Amy Laura Cahn, an attorney who’s been helping EFNC since its inception and author of the study “On Retiring Blight as Policy and Making Eastwick Whole,” acknowledged that competing factions are inherent in all neighborhoods, especially those as big and complicated as Eastwick. But she said putting residents’ interests and concerns at the center of the process is fundamental, and undertakings like the one happening in Eastwick are critical.

Eastwick isn’t the only sign that the Philadelphia Redevelopment Authority is willing to take on emotionally charged projects and the wounds of bad planning.
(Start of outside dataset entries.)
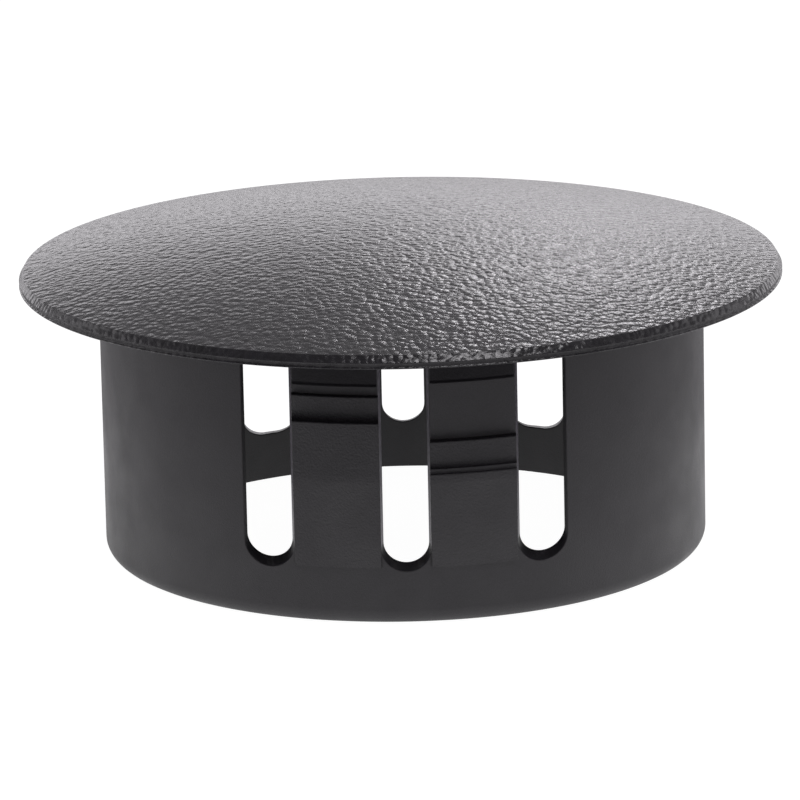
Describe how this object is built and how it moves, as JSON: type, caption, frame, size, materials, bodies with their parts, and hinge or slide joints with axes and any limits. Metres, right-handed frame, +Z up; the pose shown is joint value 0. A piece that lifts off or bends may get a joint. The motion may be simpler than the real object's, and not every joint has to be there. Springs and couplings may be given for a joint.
{
  "type": "snap-in desk hole plug",
  "caption": "Snap-in domed cover plug that closes a round hole in a desk or sheet panel, held by sprung latch fingers cut into its skirt.",
  "frame": {"origin": "centre of the skirt's open end, on the surface that the plug stands on", "axes": "+Z up through the dome, -Y through the middle slot of the front finger group, +X to the right seen from the front"},
  "size_m": [0.0314, 0.0314, 0.0135],
  "materials": {
    "cover_resin": "fine pebble moulded texture, semi-gloss",
    "skirt_resin": "satin, as moulded",
    "latch_resin": "eroded, satin"
  },
  "bodies": {
    "root": {"domed_cover": "cover_resin", "rim_flange": "cover_resin", "left_wall": "skirt_resin", "right_wall": "skirt_resin", "lead_in_ring": "skirt_resin"},
    "front_left_latch": {"front_left_finger": "latch_resin", "front_left_lug": "latch_resin"},
    "front_right_latch": {"front_right_finger": "latch_resin", "front_right_lug": "latch_resin"},
    "rear_left_latch": {"rear_left_finger": "latch_resin", "rear_left_lug": "latch_resin"},
    "rear_right_latch": {"rear_right_finger": "latch_resin", "rear_right_lug": "latch_resin"}
  },
  "joints": [
    {"name": "front_left_flex", "type": "hinge", "parent": "root", "child": "front_left_latch", "pos_m": [-0.00262, -0.01166, 0.00236], "axis": [-0.9758, 0.2189, 0], "range_deg": [0, 6], "stiffness_Nm_per_rad": 0.25},
    {"name": "front_right_flex", "type": "hinge", "parent": "root", "child": "front_right_latch", "pos_m": [0.00262, -0.01166, 0.00236], "axis": [-0.9758, -0.2189, 0], "range_deg": [0, 6], "stiffness_Nm_per_rad": 0.25},
    {"name": "rear_left_flex", "type": "hinge", "parent": "root", "child": "rear_left_latch", "pos_m": [-0.00262, 0.01166, 0.00236], "axis": [0.9758, 0.2189, 0], "range_deg": [0, 6], "stiffness_Nm_per_rad": 0.25},
    {"name": "rear_right_flex", "type": "hinge", "parent": "root", "child": "rear_right_latch", "pos_m": [0.00262, 0.01166, 0.00236], "axis": [0.9758, -0.2189, 0], "range_deg": [0, 6], "stiffness_Nm_per_rad": 0.25}
  ]
}
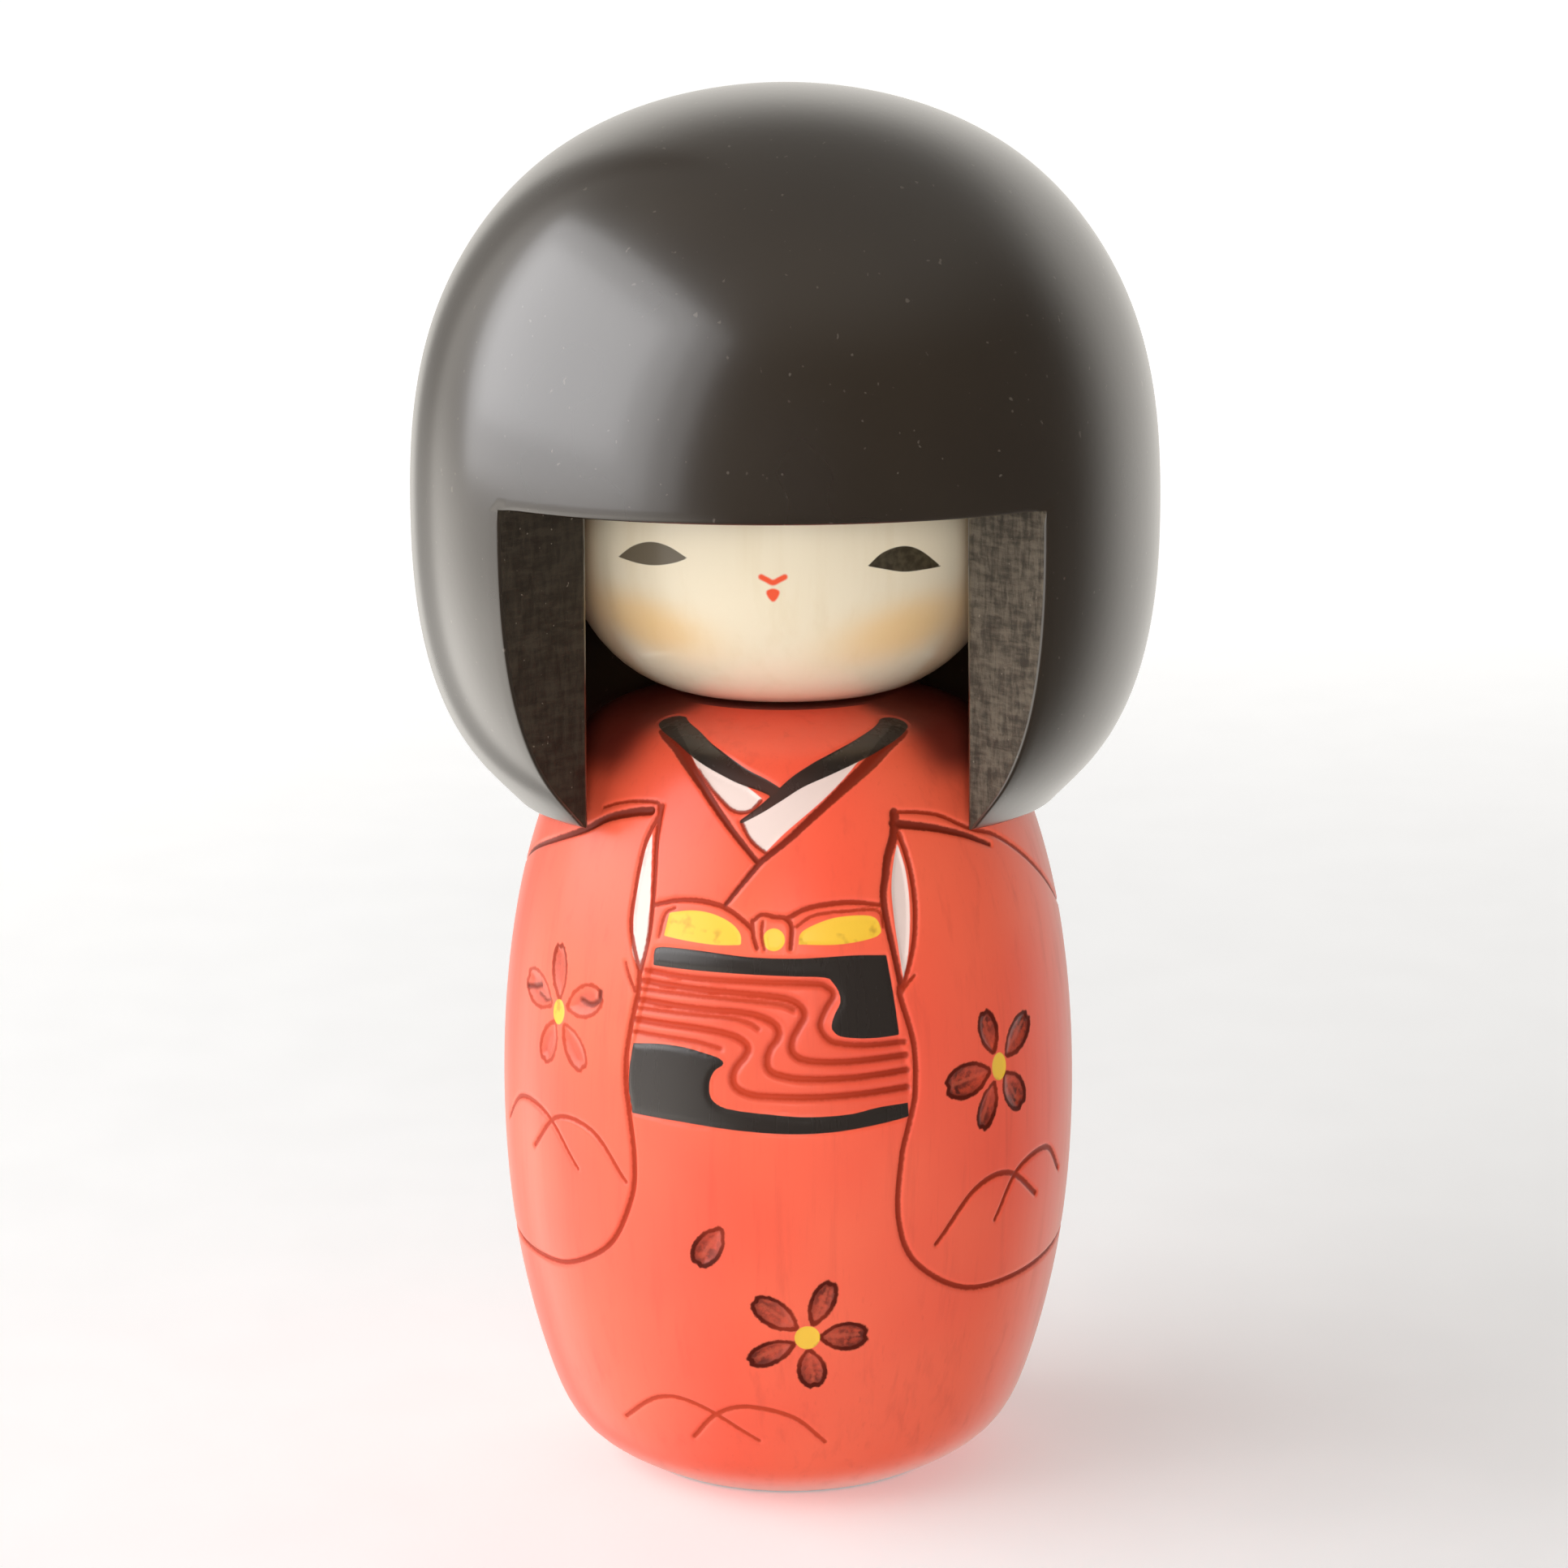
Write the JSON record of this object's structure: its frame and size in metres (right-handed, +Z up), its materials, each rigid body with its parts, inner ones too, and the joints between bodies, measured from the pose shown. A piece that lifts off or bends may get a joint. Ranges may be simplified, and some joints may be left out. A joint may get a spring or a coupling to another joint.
{
  "type": "kokeshi doll",
  "caption": "Turned wooden doll: a carved and painted barrel body under a bell of bobbed hair that holds a round face and turns on a captive neck peg.",
  "frame": {"origin": "the middle of the base, on the surface that the doll stands on", "axes": "+Z up along the turned axis, the doll faces -Y, +X is the doll's left side"},
  "size_m": [0.08, 0.0799, 0.15],
  "materials": {
    "stained_body": "coral stain under a thin satin varnish, carved lines and painted details",
    "hair_lacquer": "brown-black satin lacquer, side cuts left matt and dark",
    "face_lacquer": "pale wood under a glossy clear lacquer, painted features",
    "bare_wood": "bare turned wood"
  },
  "bodies": {
    "torso": {"body": "stained_body"},
    "head": {"hair": "hair_lacquer", "face": "face_lacquer", "crown_dowel": "bare_wood", "neck_peg": "bare_wood"}
  },
  "joints": [
    {"name": "head_turn", "type": "hinge", "parent": "torso", "child": "head", "pos_m": [0, 0, 0.0854], "axis": [0, 0, 1], "continuous": true}
  ]
}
In North Philadelphia’s Logan, PRA has contracted with a developer to rebuild on a triangle of land where hundreds of homes were built on unstable soil then taken by eminent domain and demolished, leaving the parcel vacant for decades. And it began a process last year to rehab a row of houses destroyed in 1985 when the city firebombed a home of black liberation group MOVE amid a standoff with police. The homes were poorly rebuilt by a PRA contractor.

“I think the lessons learned from urban renewal is that you have to work with people and not work for people,” said Brian Abernathy, a former PRA director who’s now a deputy managing director in Mayor Jim Kenney’s administration. “We have to respond to them, and we have to respond honestly. It’s not just about placating people to make them go away. It’s about having an honest dialogue about, what can we do? What is realistic? What is practical?”